How does he do it? Explanations would be tedious. Instead, I will recall for you a humorous public interest TV ad aired in the Chicago area in the 2000s that urged customers to buy energy-efficient light bulbs. One commodity trader says to a colleague, “How many traders does it take to change a light bulb? Two – one to drop it and another to sell it before it hits the floor.” Griffin is good at selling dropped light bulbs.

Hedge funds offer the promise of higher-than-normal returns for higher-than-normal risks. (The market for hedge funds are the desperate, the greedy, the ignorant, the gullible.) Sometimes, over the short haul, they deliver. But innumerable studies now make clear that their success of this or that fund owes essentially to good luck or good timing. Over time every high-flying hedge fund crashes and loses their investors’ money, but because the managers get paid in fees, managers can make huge sums while their clients lose theirs. As a class they don’t deliver returns as fat as those earned via an ordinary garden-variety equities index mutual fund your grandmother invested in but they put more of those returns in their own pockets.

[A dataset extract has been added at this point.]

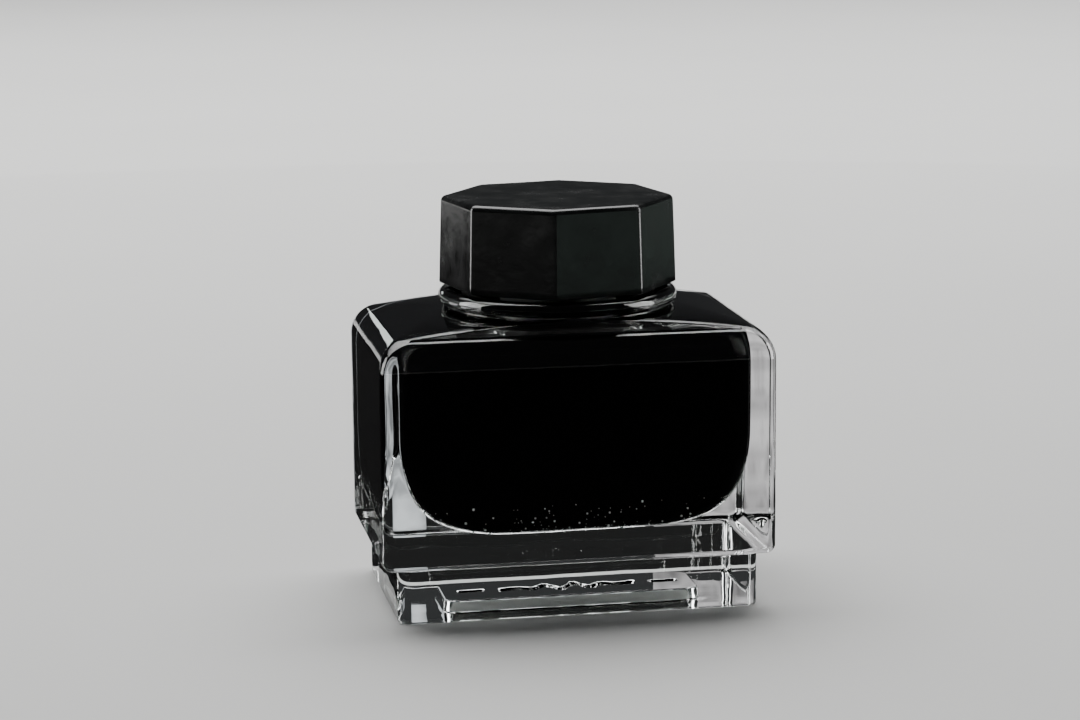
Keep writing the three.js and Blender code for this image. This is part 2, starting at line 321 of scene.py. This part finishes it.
def cavity_rings():
    """The cavity from under the bore down to its floor."""
    rings = []
    for t in ramp(CAVITY_CEILING_ROWS + 1)[1:]:
        spread = math.sin(t * math.pi / 2) ** CEILING_FULLNESS
        height = abs(math.cos(t * math.pi / 2)) ** CEILING_FULLNESS
        rings.append(ring(
            mix(NECK_BORE, CAVITY_X, spread),
            mix(NECK_BORE, CAVITY_Y, spread),
            mix(NECK_BORE, CAVITY_CORNER, spread),
            mix(CEILING_START, CEILING_TOP, height),
        ))
    for t in ramp(CAVITY_SWEEP_ROWS):
        drop, close = math.sin(t * math.pi / 2), 1 - math.cos(t * math.pi / 2)
        x = CAVITY_X - NARROW_X * close ** POWER_X
        y = CAVITY_Y - NARROW_Y * close ** POWER_Y
        corner = mix(CAVITY_CORNER, FOOT_CORNER, close)
        rings.append(ring(x, y, corner, SWEEP_TOP - (SWEEP_TOP - CAVITY_FLOOR) * drop))
    floor = rings[-1]
    rings += [floor * [s, s, 1] for s in (0.8, 0.55, 0.3, 0.1, 0.02)]
    return rings


def cavity_wall(clearance=0.0):
    """The cavity's uneven surface, moved into the cavity by the clearance."""
    rings = np.array(cavity_rings())
    return rings + grid_normals(rings) * (cavity_wobble(rings) + clearance)[..., None]


def ease(x):
    x = np.clip(x, 0, 1)
    return x * x * (3 - 2 * x)


def thread_height(rings, first_turn, root_width, crest_width, height):
    """How far the thread ridge stands from the wall at each point of a grid."""
    angle = np.arctan2(rings[..., 1], rings[..., 0]) / TAU
    tallest = np.zeros(rings.shape[:2])
    for lap in range(4):
        along = (angle + lap - first_turn) / THREAD_TURNS
        centre = THREAD_START + along * THREAD_TURNS * THREAD_PITCH
        away = np.abs(rings[..., 2] - centre)
        flank = (root_width / 2 - away) / (root_width - crest_width) * 2
        ends = ease(np.minimum(along, 1 - along) / THREAD_FADE)
        tallest = np.maximum(tallest, ease(flank) * ends * (along > 0) * (along < 1))
    return height * tallest


def push_radially(rings, amount):
    radius = np.linalg.norm(rings[..., :2], axis=2)
    moved = rings.copy()
    moved[..., :2] *= ((radius + amount) / radius)[..., None]
    return moved


def cavity_wobble(rings):
    """How far the inside of the glass, a little uneven low down, stands from its plain shape."""
    depth, level_above, fade = 0.16, 40, 20
    low = ease((level_above - rings[..., 2]) / fade)
    return depth * low * waves(rings, 5, 26.0)


def relief(points):
    """A generic raised mark pressed into the pocket: one wavy line between short bars, no lettering."""
    height, flank, line_end = 0.7, 0.7, 1.2
    swing, wavelength, swell = 2.6, 5.0, 19.0
    line_reach, bar_reach, bar_middle = 12.0, 2.4, 16.5
    x, y = points[..., 0], points[..., 1]
    line = swing * np.sin(x * TAU / wavelength) * (0.55 + 0.45 * np.cos(x * TAU / swell))
    wave = ease(1.7 - np.abs(y - line)) * ease((line_reach - np.abs(x)) / line_end)
    bars = ease(1.7 - np.abs(y) / flank) * ease((bar_reach - np.abs(np.abs(x) - bar_middle)) / flank)
    return height * np.maximum(wave, bars)


# ---------------------------------------------------------------- pieces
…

You’d think it would be obvious that putting the government of a nation whose voters include so many suckers in the hands of people who know how to play the suckers is a bad idea. An Illinois whose motto is “Heads I win, tails you lose” will indeed attract more Griffins but it won’t be a place many others will want to live. Nonetheless, in an era in which millions of Americans, including Illinoisans, saw their house values collapse and their real wages remain stagnant while virtually all of the gains made by the economy since the crash of 2007 went into the pockets of the owners and executives rather than workers, people look with hope to the class that caused it all. That’s because the difference between our out-of-work pipe-fitters and our Trumps and Romneys is income, not class. Plus, all share something more important to Americans than ideas or experience: They both hate the same people. It is a bond between them.  

Business is a way to do things but it is also a way to see things. Business methods have a place in public administration but business goals do not. The other day, the governor said that he wanted to ensure that “every child goes to a high-quality school and can go on to a high-paying career.” When I was growing up, the young dreamed of saving the world. (It seemed so easy when we were 17.) Today, the young are encouraged to buy the world.

Ronald Reagan entertained similarly crass notions. America, he crowed, is a great country because anyone can grow up to be a millionaire. I would be prouder if America was a country in which one doesn’t have to be a millionaire to live a good and useful life. Today you need to have a million so you can buy in the marketplace all the things – security, green space, a decent education for kids – that people used to look to their governments to provide before millionaires decided that government’s job is to cater to business’s needs and not the public’s.